Adding a setting-migration to use the clearer label save_every is a good idea too.

And yeah, having this functionality for backups would be a nice bonus.

dxqbYD commented 1 month ago

Do you think there is a use case for using different units for save_after_unit and skip_save_unit?

No, but after seeing that the number entry and unit is one combined UI widget I went for this to keep the PR simple. If you all agree that this PR will be merged, I'll look into a better UI to have only one unit.

I think it would also make sense to add the same functionality for backups.

I think rolling backups are already that functionality best suited for backups. You want to keep all saves except the early ones (skip_save), but you want the early backups until they are outdated (rolling backups)

Arcitec commented 1 month ago

If you all agree that this PR will be merged

Yeah it's a great idea! Let's continue it. :)

As for displaying it in a single component/label row, it might be hard to make that clear for the users. But maybe something like this:

Save Every / Skip Early:   [  500 ]    [    0 ]    [  STEP      ]

But that may not fit the label width of the other rows, and may still not be clear enough.

So maybe two rows:

Save Every:   [  500 ]    [  STEP      ]
Skip Early:   [    0 ]
djp3k05 commented 1 month ago

this is a very welcomed addition. Before this I was thinking about an option to specify multiple exact numbers of steps/epochs, separated by a comma, to be saved. But also this is a good enough option. Hope it will be implemented soon. Thanks.

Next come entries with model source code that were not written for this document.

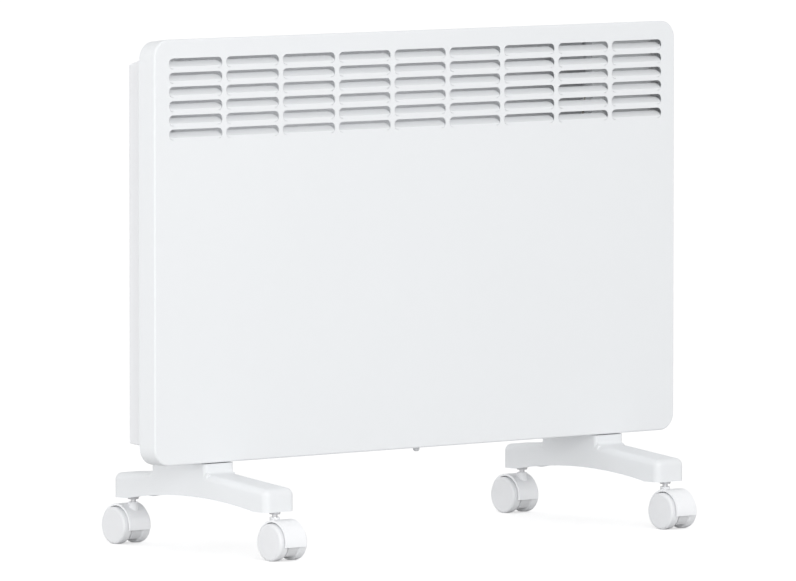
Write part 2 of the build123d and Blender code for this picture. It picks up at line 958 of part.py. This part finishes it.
def neck_prism(inset, low):
    step = shell_back_y + neck_step + inset
    front = foot_neck_front + inset
    back = foot_neck_back - inset
    ledge = panel_low_z - neck_shell_gap - inset
    profile = Polygon(
        (front, foot_low_z + low),
        (back, foot_low_z + low),
        (back, housing_low_z(back) - inset),
        (step, housing_low_z(step) - inset),
        (step, ledge),
        (front, ledge),
        align=None,
    )
    half = foot_width / 2 - inset
    prism = extrude(side_plane(-half) * profile, amount=2 * half)
    plan = Pos(0, (front + back) / 2, foot_low_z + low) * RectangleRounded(
        2 * half, back - front, foot_neck_corner - inset
    )
    return prism & extrude(plan, amount=100)


def neck_blend(end):
    radius = foot_neck_fillet
    if end < 0:
        face = foot_neck_front
        height = foot_low_z + front_arm_root
        slope = arm_lines()[0]
    else:
        face = foot_neck_back
        height = foot_low_z + back_arm_root
        slope = arm_lines()[1]
    half = foot_width / 2 - foot_blend_inset
    edges = sorted((face + end * (radius - 2 * foot_blend_inset), face - end * foot_neck_corner))
    wedge = block(-half, half, edges[0], edges[1], height - 6, height + radius - foot_blend_inset)
    centre_y = face + end * radius
    centre_z = height - slope * radius + radius
    wedge = wedge - bar((-half - 1, centre_y, centre_z), (half + 1, centre_y, centre_z), radius)
    plan = RectangleRounded(2 * half, edges[1] - edges[0], foot_blend_corner)
    collar = extrude(Pos(0, (edges[0] + edges[1]) / 2, foot_low_z) * plan, amount=100)
    lifted_arm = Pos(0, 0, radius - foot_blend_inset) * arm_prism(foot_blend_inset, 0)
    return wedge & lifted_arm & collar


def foot(side):
    outer = arm_prism(0, 0) + neck_prism(0, 18) + neck_blend(-1) + neck_blend(1)
    inner = arm_prism(foot_wall, -4) + neck_prism(foot_wall, 0)
    half = foot_width / 2
    kept = []
    bores = []
    for end in (-1, 1):
        y = end * stem_y
        kept.append(bar((0, y, foot_low_z), (0, y, foot_low_z + 40), foot_boss_radius))
        bores.append(bar((0, y, foot_low_z - 1), (0, y, foot_low_z + socket_length), socket_radius + seat_fit))
    for y in foot_rib_places:
        kept.append(
            block(-half, half, y - foot_rib / 2, y + foot_rib / 2, foot_low_z + foot_arch_rise + 3, panel_low_z)
        )
    for x, y in foot_screw_places(side):
        seat = foot_low_z + foot_screw_seat
        kept.append(bar((0, y, seat), (0, y, seat + 20), foot_boss_radius))
        bores.append(bar((0, y, seat - 1), (0, y, seat + 20), foot_screw_radius + screw_fit))
    arch_radius = ((foot_arch_span / 2) ** 2 + foot_arch_rise**2) / (2 * foot_arch_rise)
    arch_z = foot_low_z + foot_arch_rise - arch_radius
    arch = bar((-half - 1, 0, arch_z), (half + 1, 0, arch_z), arch_radius)
    shape = outer - (inner - kept) - arch - bores
    return Pos(side * foot_x, 0, 0) * shape


def foot_screws():
    pieces = []
    for side in (-1, 1):
        for x, y in foot_screw_places(side):
            seat = foot_low_z + foot_screw_seat
            head = bar((x, y, seat - foot_screw_head), (x, y, seat), foot_screw_head_radius)
            shank = bar((x, y, seat), (x, y, seat + foot_screw_length), foot_screw_radius)
            plane = Plane(origin=(x, y, seat - foot_screw_head))
            socket = extrude(plane * RegularPolygon(2.0, 6), amount=2.0)
            pieces.append(head + shank - socket)
    return pieces


def castor_places():
    return [(side, end) for side in (-1, 1) for end in (-1, 1)]


def castor_sockets():
    pieces = []
    for side, end in castor_places():
        x = side * foot_x
        y = end * stem_y
        flange = bar((x, y, socket_low_z), (x, y, foot_low_z), socket_flange_low_radius, socket_flange_top_radius)
        body = bar((x, y, foot_low_z), (x, y, foot_low_z + socket_length), socket_radius)
        depth = foot_low_z + stem_reach + part_gap
        bore = bar((x, y, socket_low_z - 1), (x, y, depth), stem_radius + running_fit)
        pieces.append(flange + body - bore)
    return pieces


# Castors, with the stem at the local origin and the axle towards local +Y


def along_x(radius, half):
    return bar((-half, castor_trail, axle_z), (half, castor_trail, axle_z), radius)


def castor_hood():
    lip = axle_z - hood_drop
    above = block(-30, 30, castor_trail - 40, castor_trail + 40, lip, lip + 60)
    fender = along_x(hood_outer, hood_width / 2) - along_x(hood_inner, hood_width / 2 + 1)
    fender = fender & above
    web = along_x(hood_inner + 0.6, web_half) & above
    hub = along_x(hub_radius, web_half) & block(-30, 30, castor_trail - 40, castor_trail + 40, hub_low, lip + 60)
    boss = bar((0, 0, axle_z), (0, 0, boss_top_z), boss_radius)
    hood = fender + web + hub + boss
    stem_hole = bar((0, 0, boss_top_z - stem_seat), (0, 0, boss_top_z + 1), stem_radius + seat_fit)
    return hood - stem_hole - along_x(axle_radius + seat_fit, 20)


def castor_stem():
    return bar((0, 0, boss_top_z - stem_seat), (0, 0, foot_low_z + stem_reach), stem_radius)


def castor_axle():
    return along_x(axle_radius, wheel_space / 2 + wheel_width - axle_bore_end_wall - part_gap)


def castor_wheel(side):
    near = side * wheel_space / 2
    far = side * (wheel_space / 2 + wheel_width)
    y = castor_trail
    tyre = bar((near, y, axle_z), (far, y, axle_z), wheel_radius)
    tyre = fillet(tyre.edges().filter_by(GeomType.CIRCLE), wheel_rim_round)
    bore_end = (far - side * axle_bore_end_wall, y, axle_z)
    bore = bar((near - side, y, axle_z), bore_end, axle_radius + running_fit)
    return tyre - bore


def save_castor(side, end):
    place = Pos(side * foot_x, end * stem_y, 0) * Rot(Z=0 if end > 0 else 180)
    name = f"castor_{'front' if end < 0 else 'back'}_{'left' if side < 0 else 'right'}"
    save(f"{name}_hood", place * castor_hood())
    save(f"{name}_stem", place * castor_stem())
    save(f"{name}_axle", place * castor_axle())
    save(f"{name}_wheel_l", place * castor_wheel(-end))
    save(f"{name}_wheel_r", place * castor_wheel(end))


os.makedirs("parts", exist_ok=True)
save("front_shell", front_shell())
save("rear_housing", rear_housing())
save("housing_flange", housing_flange())
save("casing_screws", *casing_screws())
save("heating_element", heating_element())
save("heater_rod", heater_rod())
save("element_insulators", *element_insulators())
save("element_brackets", *element_brackets())
save("bracket_rivets", *bracket_rivets())
save("heat_shield", heat_shield())
save("cutout_bracket", cutout_bracket())
save("thermal_cutout", thermal_cutout())
save("control_housing", control_housing())
save("control_fascia", control_fascia())
save("display_window", display_window())
save("display_module", display_module())
save("control_board", control_board())
for name, place in zip(("button_minus", "button_mode", "button_plus"), button_places()):
    save(name, button(place))
save("power_switch_frame", power_switch_frame())
save("power_rocker", power_rocker())
save("terminal_block", terminal_block())
save("cable_inlet", cable_inlet())
save("element_leads", *element_leads())
save("control_leads", *control_leads())
save("room_sensor", room_sensor())
save("sensor_grommet", sensor_grommet())
save("sensor_lead", sensor_lead())
save("tilt_switch", tilt_switch())
save("foot_left", foot(-1))
save("foot_right", foot(1))
save("foot_screws", *foot_screws())
save("castor_sockets", *castor_sockets())
for side, end in castor_places():
    save_castor(side, end)
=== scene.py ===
import json
import math

import bpy
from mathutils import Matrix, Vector

# A panel convector heater on castors, seen from its front left corner.

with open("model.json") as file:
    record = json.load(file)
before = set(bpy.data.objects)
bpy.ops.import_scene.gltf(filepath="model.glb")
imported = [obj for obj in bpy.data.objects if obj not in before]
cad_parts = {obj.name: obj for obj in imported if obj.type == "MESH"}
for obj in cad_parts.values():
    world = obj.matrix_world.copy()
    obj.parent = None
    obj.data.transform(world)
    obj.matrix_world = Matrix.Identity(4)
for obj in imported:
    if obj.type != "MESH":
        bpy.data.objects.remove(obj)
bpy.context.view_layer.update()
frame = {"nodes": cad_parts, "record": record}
nodes = frame["nodes"]

# Places are in metres, powers in watts and angles in degrees.

camera_place = (-7.20896, -8.34576, 1.03562)
camera_yaw = 40.8009  # from the back towards the right
camera_dip = 3.9934
camera_lens = 463.238
camera_reach = 200.0

sky_level = 1.35
sky_drop = 0.60  # from the horizon to overhead
floor_tone = 0.72
floor_lift = 0.52
floor_reach = 60.0
key_power = 77.0
key_place = (-2.7, -4.3, 1.3)
side_power = 30.0
side_place = (-4.6, 1.0, 0.35)
lamp_size = 2.4
lamp_aim = (0, 0, 0.3)
inner_power = 0.15
inner_place = (-0.03, -0.018, 0.33)
inner_width = 0.56
inner_height = 0.20

castor_lip = 0.0156  # lower edge of the castor hoods; the web between the wheels is below it
plastic_ior = 1.5


# Shader tools


def linear(red, green, blue):
    """Colour on a 0 to 255 display scale, as the shader wants it."""
    levels = [value / 255 for value in (red, green, blue)]
    return tuple(v / 12.92 if v <= 0.04045 else ((v + 0.055) / 1.055) ** 2.4 for v in levels)


def dimmed(colour, share):
    return tuple(share * value for value in colour)


class Value:
    """A socket that takes part in arithmetic."""

    def __init__(self, tree, socket):
        self.tree = tree
        self.socket = socket

    def maths(self, operation, first, second):
        return self.tree.node("ShaderNodeMath", {"operation": operation}, {0: first, 1: second})

    def __add__(self, other):
        return self.maths("ADD", self, other)

    def __sub__(self, other):
        return self.maths("SUBTRACT", self, other)

    def __rsub__(self, other):
        return self.maths("SUBTRACT", other, self)

    def __mul__(self, other):
        return self.maths("MULTIPLY", self, other)

    def at_least(self, other):
        return self.maths("MAXIMUM", self, other)

    def clamp(self):
        return self.tree.node("ShaderNodeClamp", {}, {"Value": self})


class ShaderTree:
    """The emptied node tree of a material or a world, filled node by node."""

    def __init__(self, owner, output_kind):
        owner.use_nodes = True
        self.tree = owner.node_tree
        self.tree.nodes.clear()
        self.out = self.tree.nodes.new(output_kind)

    def node(self, kind, settings, inputs, output=0):
        made = self.tree.nodes.new(kind)
        for key, value in settings.items():
            if key == "stops":
                self.set_stops(made.color_ramp, value)
            else:
                setattr(made, key, value)
        for key, value in inputs.items():
            socket = made.inputs[key]
            if isinstance(value, Value):
                self.tree.links.new(value.socket, socket)
            else:
                socket.default_value = value
        return Value(self, made.outputs[output])

    def set_stops(self, ramp, stops):
        while len(ramp.elements) < len(stops):
            ramp.elements.new(1.0)
        for element, (position, level) in zip(ramp.elements, stops):
            element.position = position
            element.color = (level, level, level, 1)

    def show(self, shader):
        self.tree.links.new(shader.socket, self.out.inputs["Surface"])

    def ray(self, kind):
        """1 for rays of one kind, 0 for all others."""
        return self.node("ShaderNodeLightPath", {}, {}, output=f"Is {kind} Ray")

    def height_of(self, place):
        return self.node("ShaderNodeSeparateXYZ", {}, {"Vector": place}, output="Z")


class Finish(ShaderTree):
    """A material built from nodes."""

    def __init__(self, name):
        self.material = bpy.data.materials.new(name)
        super().__init__(self.material, "ShaderNodeOutputMaterial")
        self.place = self.node("ShaderNodeTexCoord", {}, {}, output="Object")

    def noise(self, scale, detail=3.0, stretch=None):
        place = self.place
        if stretch is not None:
            place = self.node("ShaderNodeVectorMath", {"operation": "MULTIPLY"}, {0: place, 1: stretch})
        return self.node("ShaderNodeTexNoise", {}, {"Vector": place, "Scale": scale, "Detail": detail})

    def between(self, factor, first, second):
        """Mix of two colours, whose sockets come after those for numbers and vectors."""
        inputs = {0: factor, 6: (*first, 1), 7: (*second, 1)}
        return self.node("ShaderNodeMix", {"data_type": "RGBA"}, inputs, output=2)

    def edges(self):
        """1 on rubbed outer edges, 0 elsewhere."""
        sharpness = self.node("ShaderNodeNewGeometry", {}, {}, output="Pointiness")
        stops = [(0.0, 0.0), (0.52, 0.0), (0.60, 1.0)]
        return self.node("ShaderNodeValToRGB", {"stops": stops}, {"Fac": sharpness})

    def bump(self, height, depth):
        return self.node("ShaderNodeBump", {}, {"Height": height, "Strength": 1.0, "Distance": depth})

    def surface(self, constants, varying):
        self.show(self.node("ShaderNodeBsdfPrincipled", {}, {**constants, **varying}))
        return self.material


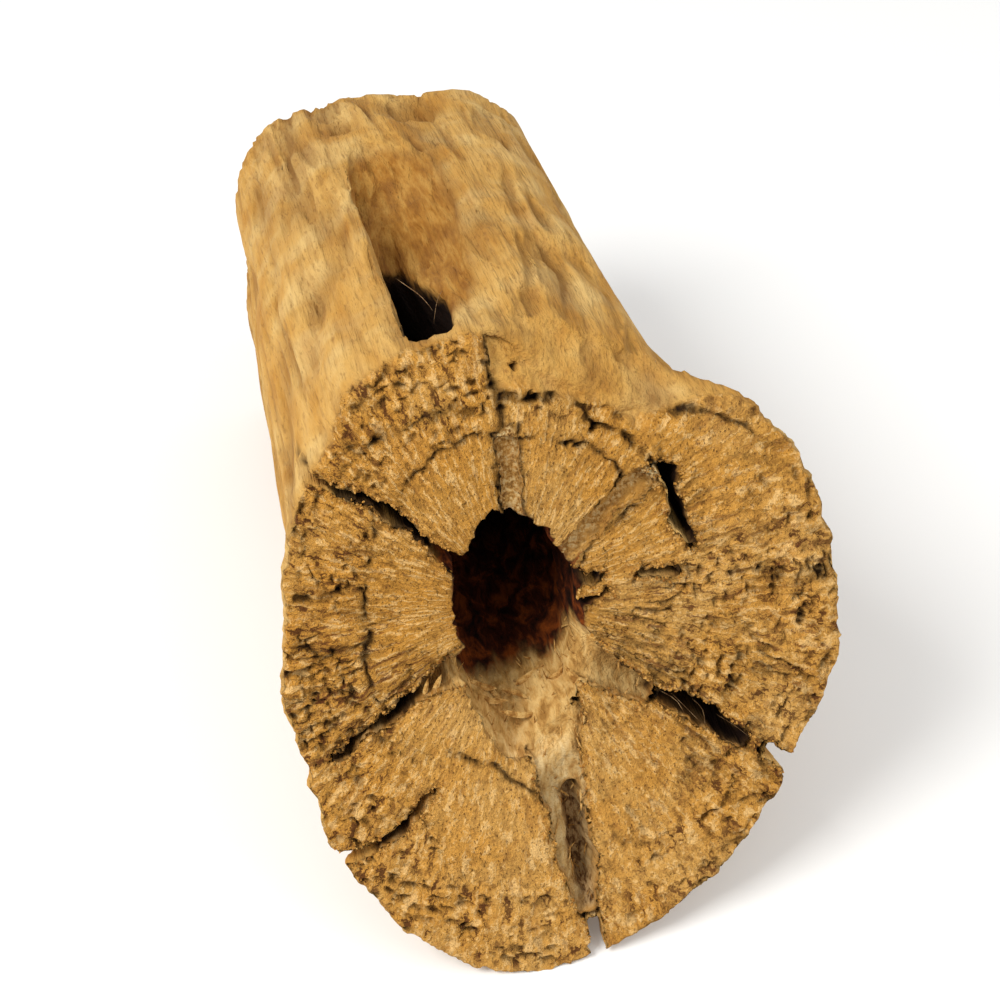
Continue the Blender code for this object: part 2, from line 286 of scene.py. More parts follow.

dxqbYD commented 1 month ago

grafik

Internal parameter names adjusted and config migration added

For this I needed to add a parameter to util.ui.components.entry and noticed a lot of code duplication there. Carefully checked: can be removed without changing anything

Further noticed that the datatype of save_every is float, but the default setting is an int. Did not change that, because I'm not sure this wasn't intentional and might have some purpose, so I duplicated that for save_skip_first

O-J1 commented 1 month ago

... Further noticed that the datatype of save_every is float, but the default setting is an int. Did not change that, because I'm not sure this wasn't intentional and might have some purpose, so I duplicated that for save_skip_first

Just as an aside I can think of instances where the user will want the first few epochs then after that none for awhile, this is particularly useful for finetunes like my group did. Needed to watch and test the model carefully for the first 10 epochs but after that it was just slow n steady up until we reached 40 epochs.

Nerogar commented 1 month ago

Further noticed that the datatype of save_every is float, but the default setting is an int. Did not change that, because I'm not sure this wasn't intentional and might have some purpose, so I duplicated that for save_skip_first

No, it's not intentional. And since this is only a type hint that's not actually really used apart from some linting, I've changed it.

There's also a small issue with the implementation of single_action_elapsed(). When resuming from a backup, the self.__start_time will be reset. Which means that saving every 30min, but skipping the first 60min will also skip the first 60min after resuming from a backup. But I guess that's an edge case that we can ignore for now.

Arcitec commented 1 month ago

Excellent work @dxqbYD! :)

When resuming from a backup, the self.__start_time will be reset. Which means that saving every 30min, but skipping the first 60min will also skip the first 60min after resuming from a backup. But I guess that's an edge case that we can ignore for now.

If it's just a timestamp, it's doable by storing the elapsed time in the backup and then creating a fake start_time based on that when resuming. Generating a date object that's "now() minus X seconds ago" to restore the backed up "elapsed time".

Should we make a ticket to track the bug, or let it be? It's not a big bug.